By Vanessa Aramayo
This is a question many students ask themselves in Los Angeles and cities across the country, where federal immigration enforcement targeting immigrant neighborhoods spiked in June 2025. These raids are keeping students home from school, disrupting education, increasing anxiety, and destabilizing the communities students rely on.
Multilingual learners are the most affected student population because they are more likely to be part of immigrant families,mixed-status households, and they often live in the neighborhoods where enforcement is concentrated. Over 50% of multilingual learners are U.S-born with 44% of those in California being part of immigrant families, meaning enforcement actions, even when not directed at them, create fear and uncertainty. When immigration enforcement reaches apartment complexes, bus stops, and workplaces, multilingual learners feel the ripple effects: missed school days, sudden family disruptions, and heightened stress that makes learning difficult. These raids are eroding the social fabric of the very neighborhoods where multilingual learners live, learn, and rely on community support.
In the Los Angeles area alone, more than 412,000 children have at least one non-citizen parent. Latinos make up nearly half of LA County’s population and represent the majority of multilingual learners in California. The highest concentrations of multilingual learners are located in communities with large immigrant populations, including the San Fernando Valley, Southeast Los Angeles, and neighborhoods surrounding downtown Los Angeles. This overlap means Latino students, already facing barriers to opportunity, are disproportionately experiencing the educational disruptions caused by immigration enforcement.
For Chelsea, a multilingual learner in Southeast Los Angeles, one of the communities most affected by immigration enforcement, the question isn’t theoretical: Will my dad make it home from work today? Like many multilingual learners, Chelsea lives in a neighborhood with a high concentration of immigrant families, where enforcement activity is more visible. Children in her community carry a level of daily uncertainty that their peers in more affluent areas like Brentwood or Beverly Hills may never experience, uncertainty that follows them into the classroom.
Los Angeles is not alone. Cities from Chicago to New Orleans, and then Minneapolis saw federal agents follow the same playbook. School leaders nationwide must prepare for the trauma that immigration enforcement inflicts on students regardless of immigration status. When a child can’t concentrate at school from fear of immigration raids, this becomes an education crisis as well.
Students are missing days, even weeks, of school, afraid to leave home when enforcement activity intensifies in their neighborhoods. Many are not returning at all. This school year, the Los Angeles Unified School District lost more than 13,000 immigrant students, most of them Latina/o, in the months following increased immigration enforcement. Multilingual learner enrollment dropped from more than 75,000 to roughly 62,000 in a single year. These numbers represent empty classroom seats and children whose education has been derailed by forces beyond their control.

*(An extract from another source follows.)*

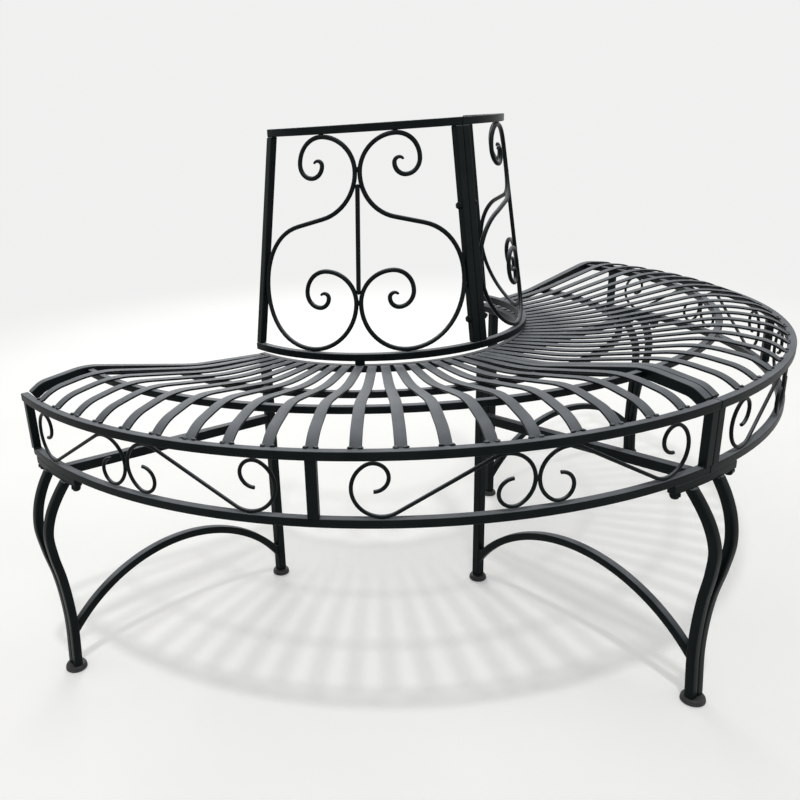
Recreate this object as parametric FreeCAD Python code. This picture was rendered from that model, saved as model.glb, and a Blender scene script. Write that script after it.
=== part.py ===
# Half-round tree bench: two quarter seats, two flared back panels and three leg frames, all in steel.
# Millimetres, Z up, the front towards -Y, and the origin on the ground in the middle of the outline.
import math
import os

import FreeCAD, Part
from FreeCAD import Vector

# Driving dimensions
seat_radius = 680.0
seat_height = 442.0
tree_radius = 253.0
back_rise = 345.0
apron_height = 100.0
slats_per_seat = 19
quarter = 90.0
joint_gap = 0.3
weld_gap = 0.15
frame_gap = 0.6

# Tubes and bars
ring_tube = 12.0
frame_tube = 15.0
support_tube = 10.0
leg_tube = 16.0
wall = 1.2
slat_width = 15.0
slat_thickness = 3.0
slat_margin = 0.5
apron_rod = 6.0
back_rod = 8.0
rod_sides = 6
rod_flat = 0.8
rod_turn = 30.0
rod_run = 40.0

# Rings of the seat
ring_step = 4.0
rim_drop = 20.0
lower_ring_radius = seat_radius - ring_step
ring_bottom = seat_height - ring_tube
lower_ring_bottom = seat_height - apron_height
lower_ring_top = lower_ring_bottom + ring_tube
rim_outer = tree_radius + ring_tube
rim_top = seat_height - rim_drop
rim_bottom = rim_top - ring_tube

# Slats: heights are above the seat's edge
slat_start = rim_outer + 2 * weld_gap
slat_end = seat_radius - ring_tube - 2 * weld_gap
slat_step = 0.2
dip_reach = 127.7
dip_rise = -12.4
crest_inset = 90.7
crest_rise = 24.4
shoulder_inset = 18.0
shoulder_rise = 13.5
slat_end_rise = 1.3
seat_curve = [
    (slat_start, rim_top - slat_step),
    (slat_start + dip_reach, seat_height + dip_rise),
    (slat_end - crest_inset, seat_height + crest_rise),
    (slat_end - shoulder_inset, seat_height + shoulder_rise),
    (slat_end, seat_height + slat_end_rise),
]
seat_bends = [300.0, 120.0, 40.0]
inner_support_reach = 159.7
outer_support_inset = 94.7

# Apron
apron_post = 14.0
apron_inset = 4.0
apron_radius = lower_ring_radius - apron_inset
scroll_reach = 145.0
curl_radius = 18.0
loop_turn = 58.0
curl_turn = 212.0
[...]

When multilingual learners miss weeks or months of instruction, the effects compound over time, delaying reclassification, high school completion, and college access. Absences can delay English proficiency, limit access to advanced coursework, and narrow future economic opportunities. What we are witnessing is not a temporary disruption, but the shaping of an entire generation’s educational and economic trajectory.

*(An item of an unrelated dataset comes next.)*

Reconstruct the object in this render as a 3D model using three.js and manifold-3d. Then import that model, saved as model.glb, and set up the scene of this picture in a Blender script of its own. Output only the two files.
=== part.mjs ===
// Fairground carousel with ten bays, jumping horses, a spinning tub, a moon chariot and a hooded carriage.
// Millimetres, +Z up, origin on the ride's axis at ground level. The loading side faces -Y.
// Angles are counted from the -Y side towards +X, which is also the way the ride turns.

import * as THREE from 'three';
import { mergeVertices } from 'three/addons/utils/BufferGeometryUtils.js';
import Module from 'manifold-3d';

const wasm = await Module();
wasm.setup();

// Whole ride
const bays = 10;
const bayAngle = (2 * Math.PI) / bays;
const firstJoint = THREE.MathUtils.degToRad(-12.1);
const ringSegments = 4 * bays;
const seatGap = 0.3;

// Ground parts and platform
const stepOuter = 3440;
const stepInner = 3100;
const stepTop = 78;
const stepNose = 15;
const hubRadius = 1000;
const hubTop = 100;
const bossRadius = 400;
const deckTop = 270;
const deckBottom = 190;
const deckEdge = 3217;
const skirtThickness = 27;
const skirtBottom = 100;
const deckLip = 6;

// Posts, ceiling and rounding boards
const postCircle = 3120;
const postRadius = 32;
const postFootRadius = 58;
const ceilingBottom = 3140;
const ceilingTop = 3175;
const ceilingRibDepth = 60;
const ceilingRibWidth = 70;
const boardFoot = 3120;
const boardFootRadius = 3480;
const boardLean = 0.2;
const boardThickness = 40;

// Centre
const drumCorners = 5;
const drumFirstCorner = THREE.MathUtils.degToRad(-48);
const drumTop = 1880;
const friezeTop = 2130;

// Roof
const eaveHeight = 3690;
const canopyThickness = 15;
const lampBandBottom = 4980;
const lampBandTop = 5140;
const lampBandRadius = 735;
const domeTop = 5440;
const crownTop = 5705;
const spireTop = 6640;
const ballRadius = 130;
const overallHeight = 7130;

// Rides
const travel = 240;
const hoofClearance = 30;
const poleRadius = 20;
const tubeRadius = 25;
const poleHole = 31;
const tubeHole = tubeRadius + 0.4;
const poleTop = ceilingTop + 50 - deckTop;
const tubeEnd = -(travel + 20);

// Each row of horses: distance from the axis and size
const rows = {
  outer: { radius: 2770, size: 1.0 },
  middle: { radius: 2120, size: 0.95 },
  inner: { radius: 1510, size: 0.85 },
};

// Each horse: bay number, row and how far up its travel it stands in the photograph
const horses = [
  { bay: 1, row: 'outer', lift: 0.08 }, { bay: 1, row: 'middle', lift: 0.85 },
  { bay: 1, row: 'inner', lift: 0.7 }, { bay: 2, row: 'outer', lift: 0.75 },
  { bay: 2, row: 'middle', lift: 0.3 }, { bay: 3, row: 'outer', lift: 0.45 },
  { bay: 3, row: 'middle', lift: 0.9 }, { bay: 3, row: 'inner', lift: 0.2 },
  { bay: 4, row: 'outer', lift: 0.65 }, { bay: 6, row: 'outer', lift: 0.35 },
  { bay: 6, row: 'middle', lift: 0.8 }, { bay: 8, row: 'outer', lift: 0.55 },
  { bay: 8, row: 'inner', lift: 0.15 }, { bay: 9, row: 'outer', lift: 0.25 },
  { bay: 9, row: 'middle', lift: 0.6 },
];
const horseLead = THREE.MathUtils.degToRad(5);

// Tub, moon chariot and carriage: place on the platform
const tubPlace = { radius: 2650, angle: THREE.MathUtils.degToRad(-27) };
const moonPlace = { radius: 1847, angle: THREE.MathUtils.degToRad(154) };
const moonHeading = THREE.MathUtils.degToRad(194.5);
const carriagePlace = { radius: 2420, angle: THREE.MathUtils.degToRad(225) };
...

When enforcement intensified in Los Angeles just days before schools were preparing to celebrate the end of the 2024-25 school year, the Los Angeles Unified School District stepped up to protect students and support learning. The district established safety perimeters, expanded summer school options to reduce travel distances for families, and increased access to transportation. Community groups also mobilized to provide support, organizing mutual aid networks and rapid response teams.
California has also taken meaningful steps to safeguard students. At the state level, Assembly Bill 49, known as the Safe Haven Schools & Child Care Act, prohibits ICE officers from entering nonpublic areas of schools and childcare facilities without a judicial warrant, subpoena, or court order, and restricts the sharing of student information. Senate Bill 98, the Sending Alerts to Families in Education (SAFE) Act, requires K–12 schools and public colleges and universities to notify campus communities when immigration enforcement is confirmed on site. Locally, sanctuary policies across Southeast Los Angeles cities such as Huntington Park, Lynwood, and Cudahy limit the use of city property for immigration enforcement operations and strengthen protections around residents’ data.
These efforts show what is possible when communities, educators, and policymakers act in alignment. At the same time, there is a need for stronger protections to fully protect multilingual learners, and all students, from the harms of immigration enforcement.
We can no longer treat immigration as separate from education. Enrollment is declining. Students are missing valuable instruction time. Trauma is being inflicted on our students. Our policies must reflect this reality. When we build systems that support students, we build schools and communities that are stronger and safer for everyone.